And we’ve been noodling on the reason for the jump.

The most plausible reason – IMHO – is that the Copy Hackers website is earning a bit of a reputation as a hangout for solid copywriting talent. Our data supports that hypotheses, too; visits to this page have doubled in the past 4 months.

With this shift, we’ve started asking ourselves and our readers a bunch of questions. What are you hoping to learn from us? How can we help you? The answers to those questions have revealed that – to our surprise – copywriters don’t know what to charge clients, and clients don’t know what to pay for copywriters. Plus, what’s the difference between a copywriter and a content creator? Should businesses hire both? Should writers be skilled in both? The list goes on. The lines get blurry. And the picture gets muddied.

So we’d love your help in painting a detailed picture.

Introducing the first annual Copy Hackers Salary Survey.

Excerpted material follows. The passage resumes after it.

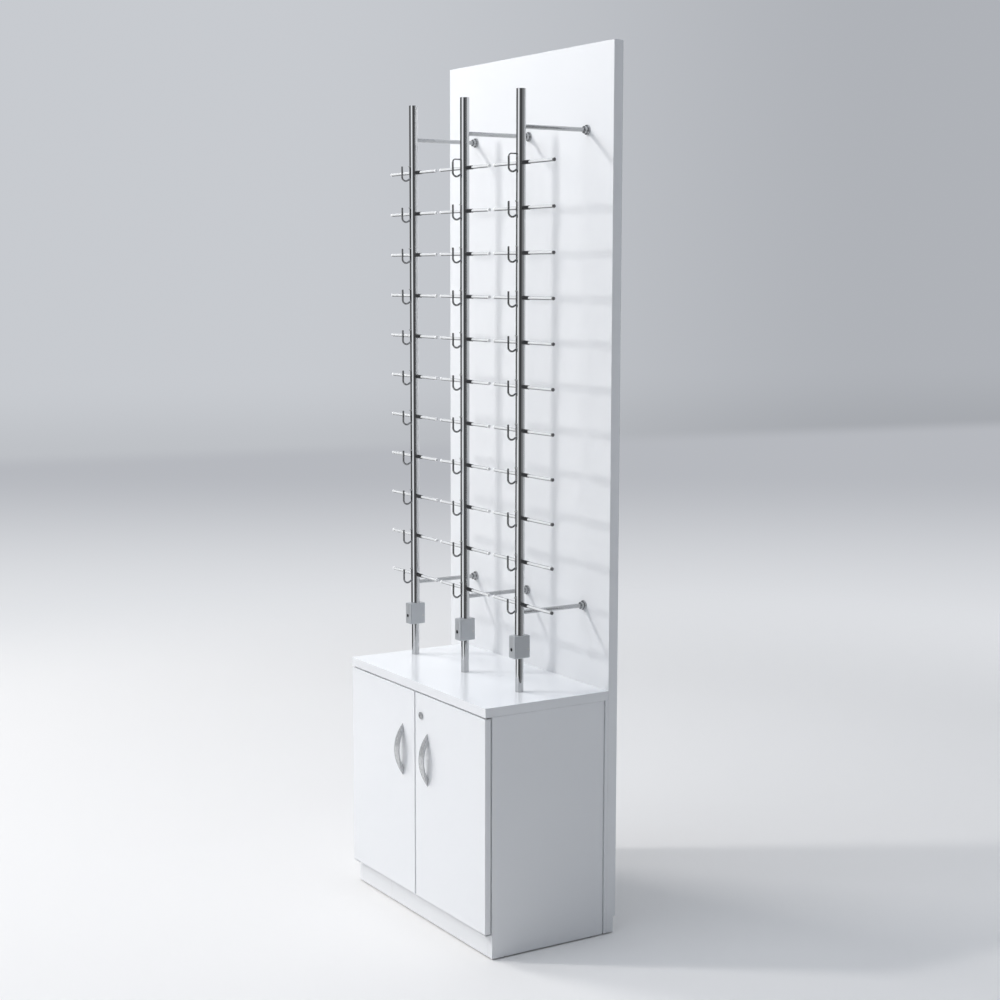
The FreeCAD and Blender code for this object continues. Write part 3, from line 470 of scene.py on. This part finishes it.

Based on our research, there are plenty of surveys about developers, designers, and even freelancing. But the Google results are pretty thin when it comes to surveys about copywriters/copywriting.

So we’re creating one.

We’re planning to launch the survey within 2 weeks, and our goal is 1,000 respondents from all around the globe. When we launch, we would love and appreciate your participation- especially if you:

  • Are a freelance copywriter
  • Are an in-house copywriter
  • Are a hiring manager or someone who’s hired a copywriter (freelance and/or in-house) before

What’s in it for you? Glad you asked. Besides some cool giveaways, we’ll share a ton of survey insights right here on the blog – stuff you’ll definitely want to know before you send out any proposals in 2015…

… and before you seek out a new copywriter…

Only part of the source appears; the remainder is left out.